## Aim of the task
Print the full listing exactly.
------ Source data ------
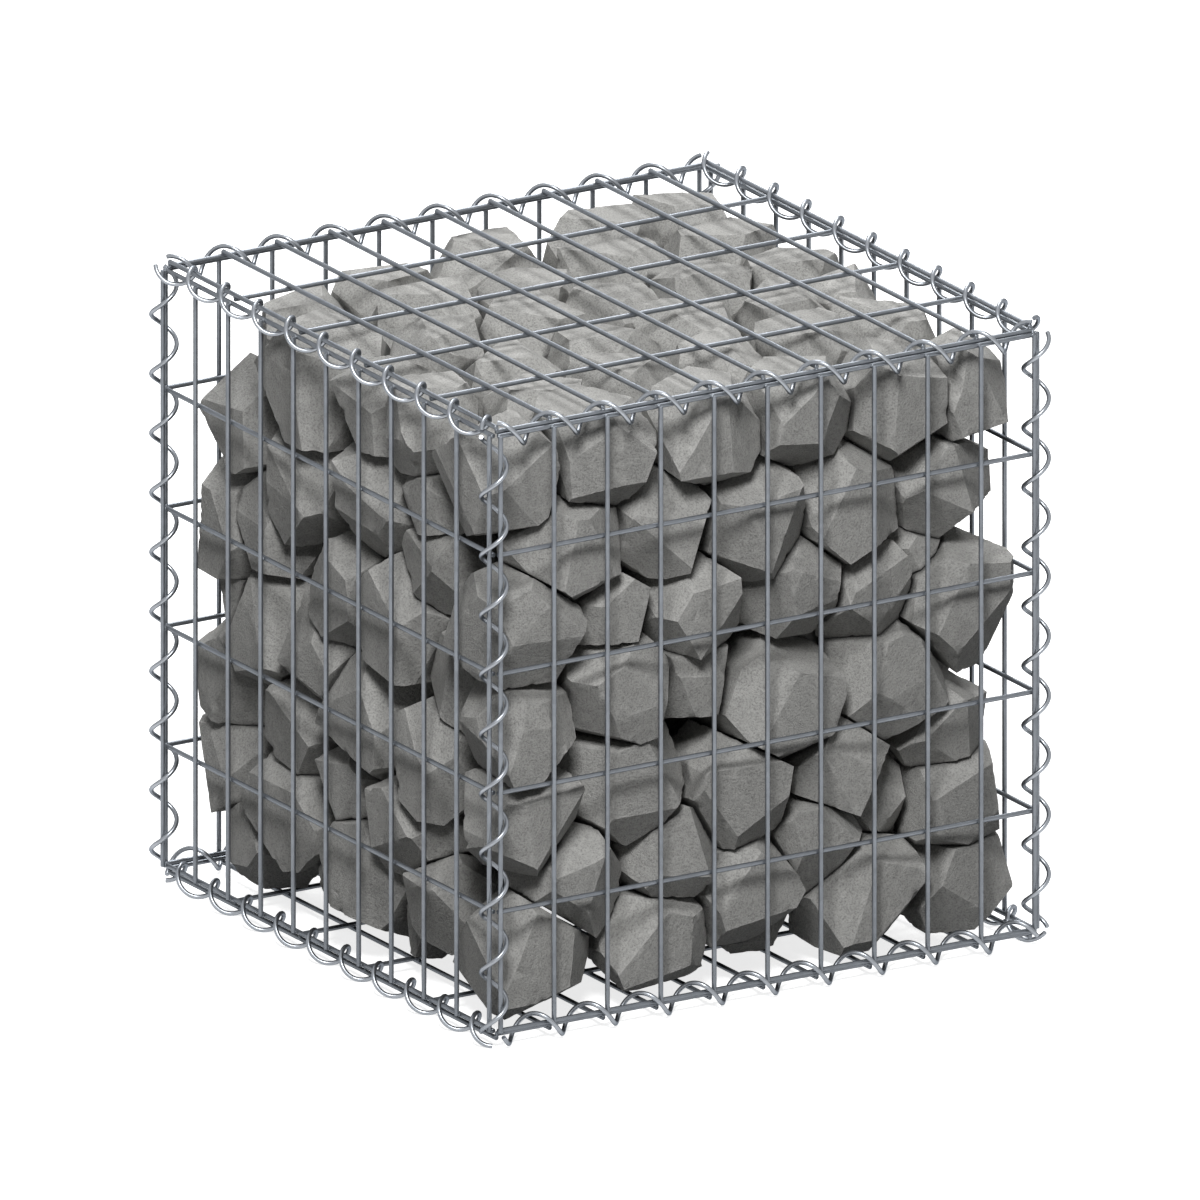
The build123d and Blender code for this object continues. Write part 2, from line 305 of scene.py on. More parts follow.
def add_row(tree, wires, spread, length, height, radius):
    """A row of straight wires along Y, spaced along X, at one height."""
    half = maths(tree, "MULTIPLY", length, 0.5)
    line = add_node(tree, "GeometryNodeCurvePrimitiveLine")
    plug(tree, line.inputs["Start"], vector_of(tree, 0, maths(tree, "MULTIPLY", half, -1.0), 0))
    plug(tree, line.inputs["End"], vector_of(tree, 0, half, 0))
    stops = add_node(tree, "GeometryNodeResampleCurve")
    plug(tree, stops.inputs["Curve"], line.outputs[0])
    plug(tree, stops.inputs["Count"], points_along)
    at_end = add_node(tree, "GeometryNodeCurveEndpointSelection").outputs[0]
    here = add_node(tree, "ShaderNodeSeparateXYZ")
    plug(tree, here.inputs[0], add_node(tree, "GeometryNodeInputPosition").outputs[0])
    from_end = maths(tree, "MULTIPLY", maths(tree, "SUBTRACT", 1.0, at_end), end_bevel)
    which_half = maths(tree, "SIGN", here.outputs["Y"])
    new_y = maths(tree, "MULTIPLY", which_half, maths(tree, "SUBTRACT", half, from_end))
    move = add_node(tree, "GeometryNodeSetPosition")
    plug(tree, move.inputs["Geometry"], stops.outputs[0])
    plug(tree, move.inputs["Position"], vector_of(tree, 0, new_y, 0))
    section = add_node(tree, "GeometryNodeCurvePrimitiveCircle")
    plug(tree, section.inputs["Resolution"], wire_sides)
    plug(tree, section.inputs["Radius"], radius)
    tube = add_node(tree, "GeometryNodeCurveToMesh")
    plug(tree, tube.inputs["Curve"], move.outputs[0])
    plug(tree, tube.inputs["Profile Curve"], section.outputs[0])
    narrowed = maths(tree, "SUBTRACT", 1.0, maths(tree, "MULTIPLY", at_end, end_narrowing))
    plug(tree, tube.inputs["Scale"], narrowed)
    plug(tree, tube.inputs["Fill Caps"], True)
    places = add_node(tree, "GeometryNodeMeshLine")
    plug(tree, places.inputs["Count"], wires)
    first_x = maths(tree, "MULTIPLY", spread, -0.5)
    plug(tree, places.inputs["Start Location"], vector_of(tree, first_x, 0, height))
    pitch = maths(tree, "DIVIDE", spread, maths(tree, "SUBTRACT", wires, 1.0))
    plug(tree, places.inputs["Offset"], vector_of(tree, pitch, 0, 0))
    copies = add_node(tree, "GeometryNodeInstanceOnPoints")
    plug(tree, copies.inputs["Points"], places.outputs[0])
    plug(tree, copies.inputs["Instance"], tube.outputs[0])
    return copies.outputs[0]


print("a wire's sheared end has a bevel of", end_bevel / mm, "mm")

# %% [markdown]
# Every Geometry Nodes tree here ends in the same four steps, so one helper adds them. The
# material comes last, so that it covers everything that was joined.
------
## Answer below
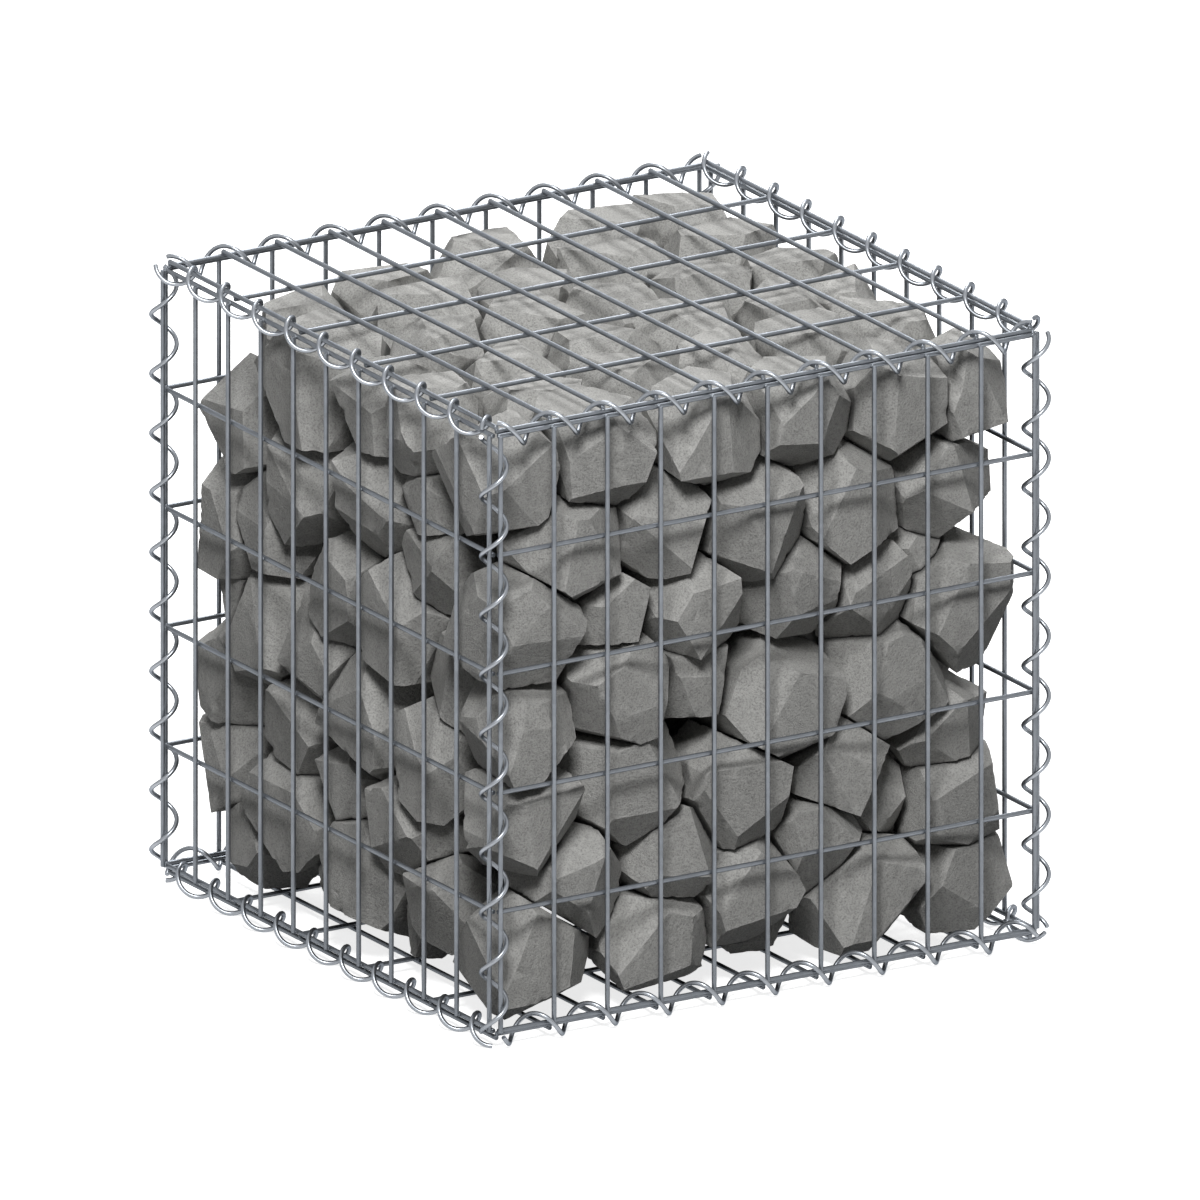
The build123d and Blender code for this object continues. Write part 2, from line 305 of scene.py on. More parts follow.
def add_row(tree, wires, spread, length, height, radius):
    """A row of straight wires along Y, spaced along X, at one height."""
    half = maths(tree, "MULTIPLY", length, 0.5)
    line = add_node(tree, "GeometryNodeCurvePrimitiveLine")
    plug(tree, line.inputs["Start"], vector_of(tree, 0, maths(tree, "MULTIPLY", half, -1.0), 0))
    plug(tree, line.inputs["End"], vector_of(tree, 0, half, 0))
    stops = add_node(tree, "GeometryNodeResampleCurve")
    plug(tree, stops.inputs["Curve"], line.outputs[0])
    plug(tree, stops.inputs["Count"], points_along)
    at_end = add_node(tree, "GeometryNodeCurveEndpointSelection").outputs[0]
    here = add_node(tree, "ShaderNodeSeparateXYZ")
    plug(tree, here.inputs[0], add_node(tree, "GeometryNodeInputPosition").outputs[0])
    from_end = maths(tree, "MULTIPLY", maths(tree, "SUBTRACT", 1.0, at_end), end_bevel)
    which_half = maths(tree, "SIGN", here.outputs["Y"])
    new_y = maths(tree, "MULTIPLY", which_half, maths(tree, "SUBTRACT", half, from_end))
    move = add_node(tree, "GeometryNodeSetPosition")
    plug(tree, move.inputs["Geometry"], stops.outputs[0])
    plug(tree, move.inputs["Position"], vector_of(tree, 0, new_y, 0))
    section = add_node(tree, "GeometryNodeCurvePrimitiveCircle")
    plug(tree, section.inputs["Resolution"], wire_sides)
    plug(tree, section.inputs["Radius"], radius)
    tube = add_node(tree, "GeometryNodeCurveToMesh")
    plug(tree, tube.inputs["Curve"], move.outputs[0])
    plug(tree, tube.inputs["Profile Curve"], section.outputs[0])
    narrowed = maths(tree, "SUBTRACT", 1.0, maths(tree, "MULTIPLY", at_end, end_narrowing))
    plug(tree, tube.inputs["Scale"], narrowed)
    plug(tree, tube.inputs["Fill Caps"], True)
    places = add_node(tree, "GeometryNodeMeshLine")
    plug(tree, places.inputs["Count"], wires)
    first_x = maths(tree, "MULTIPLY", spread, -0.5)
    plug(tree, places.inputs["Start Location"], vector_of(tree, first_x, 0, height))
    pitch = maths(tree, "DIVIDE", spread, maths(tree, "SUBTRACT", wires, 1.0))
    plug(tree, places.inputs["Offset"], vector_of(tree, pitch, 0, 0))
    copies = add_node(tree, "GeometryNodeInstanceOnPoints")
    plug(tree, copies.inputs["Points"], places.outputs[0])
    plug(tree, copies.inputs["Instance"], tube.outputs[0])
    return copies.outputs[0]


print("a wire's sheared end has a bevel of", end_bevel / mm, "mm")

# %% [markdown]
# Every Geometry Nodes tree here ends in the same four steps, so one helper adds them. The
# material comes last, so that it covers everything that was joined.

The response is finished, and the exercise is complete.